TU Dance works to engage community members and dance professionals on a number of levels, with open rehearsals, student performances, and community workshops with guest choreographers from New York. Pre-professional dancers can also audition for the Alvin Ailey American Dance Theatre and other national companies and conservatories. “These are the sorts of things we like to make sure are available and accessible to our community here.”
In terms of the total number of students of all ages impacted by TU Dance annually – combining their variety of classes and outreach programs that include lecture demonstrations, master classes, educational performances, and outreach efforts in every city the company tours so the students in those communities are able to interact with the company – their total reach becomes something like 3,000-4,000 per year.
Recently the company toured at the South Miami-Dade Cultural Arts Center, in Uri’s hometown.
“To bring this work to Miami and share that with community, and also celebrating our tenth anniversary at the Ordway Center for the Performing Arts in downtown St. Paul, an arts institution that brings in world-class arts from all across the globe…for us to be able to share our work with them and provide accessibility to a wide array of people and a diverse population…[that is a] full circle experience.”
The tenth anniversary is a significant milestone for the company, an organization that began from just a seed. “It’s a very grassroots organization,” Uri says. “We have been able to gain the confidence of significant funders who believe in and support the vision Toni and I have – how we believe our work as artists and how dance [as an art form] is able to transform lives for young people as well as those coming to interact with our work.”

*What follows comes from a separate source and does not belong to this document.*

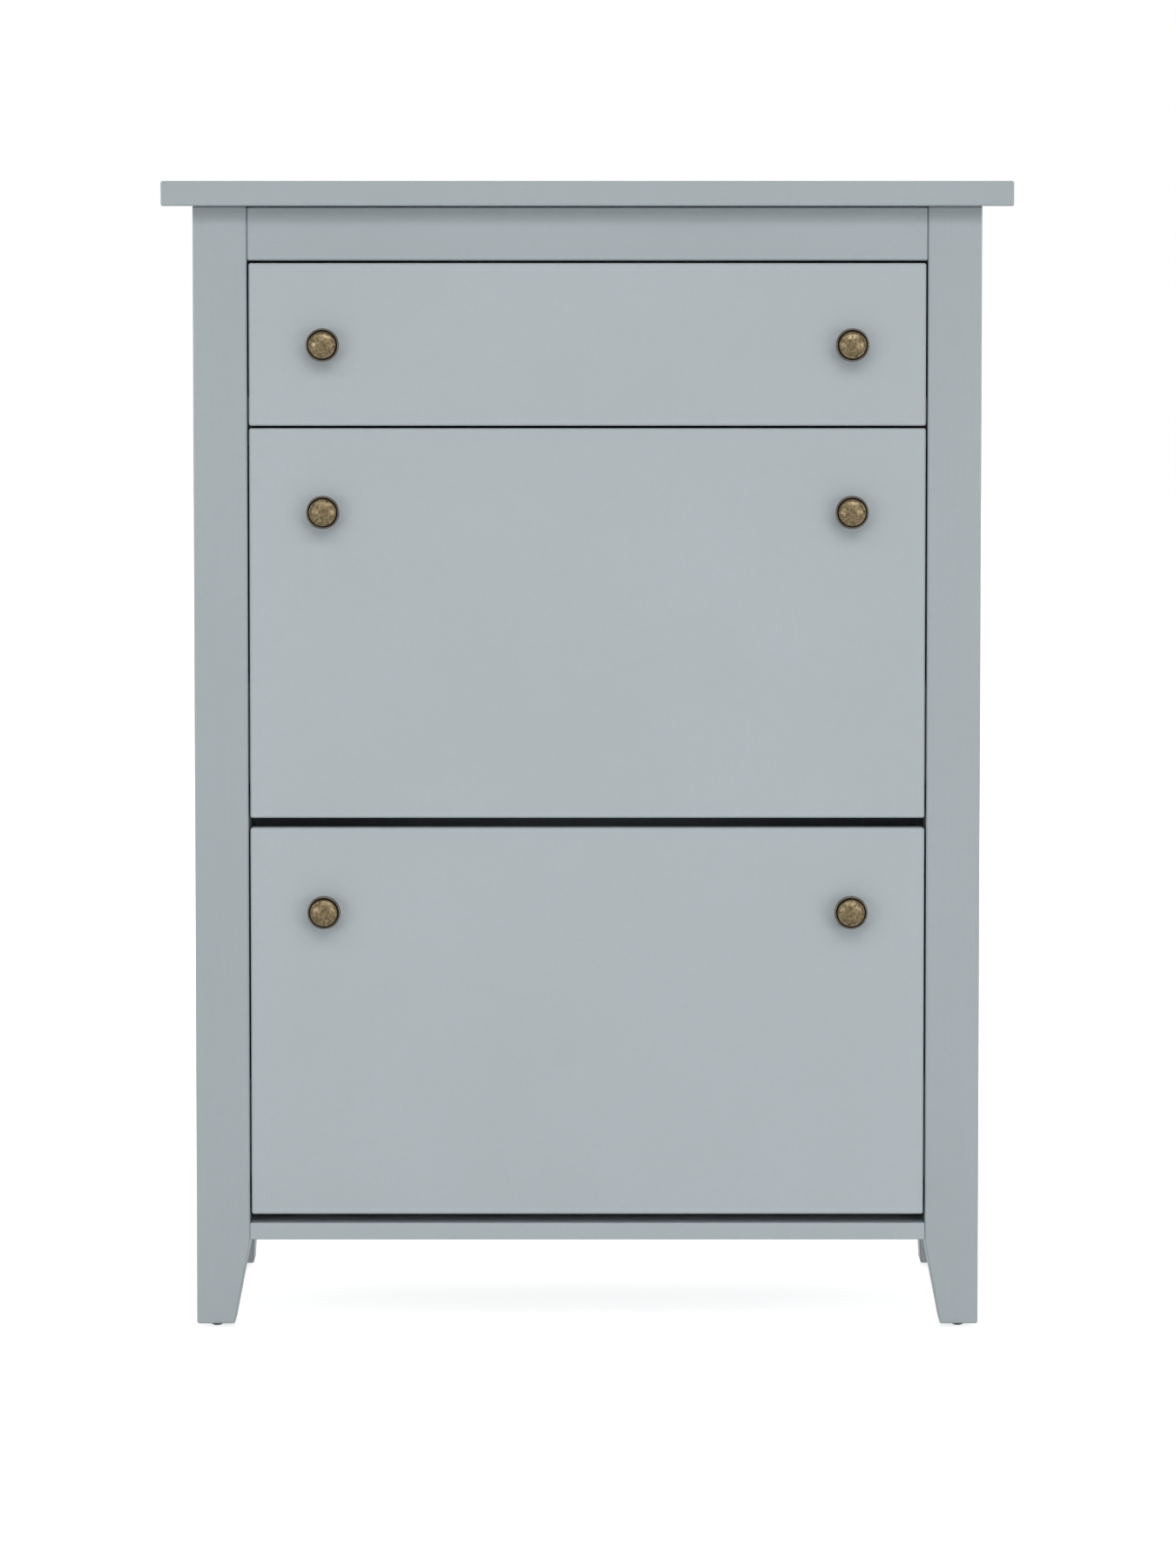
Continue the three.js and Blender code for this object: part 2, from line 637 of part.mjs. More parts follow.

At the beginning of this year, TU Dance was selected by the Knight Foundation as an “anchor arts institution” in the city of St. Paul, along with four other organizations considered cornerstone local arts institutions. They were collectively awarded $3.5 million to be awarded over five years. (Another recipient anchor organization was Springboard for the Arts, which powers Creative Exchange.)
“The Knight Foundation is a longtime supporter of TU Dance,” says Uri. “To be recognized by Knight in that way is a true testament to their initiative and their confidence in our work and in what we can do for the community at large.”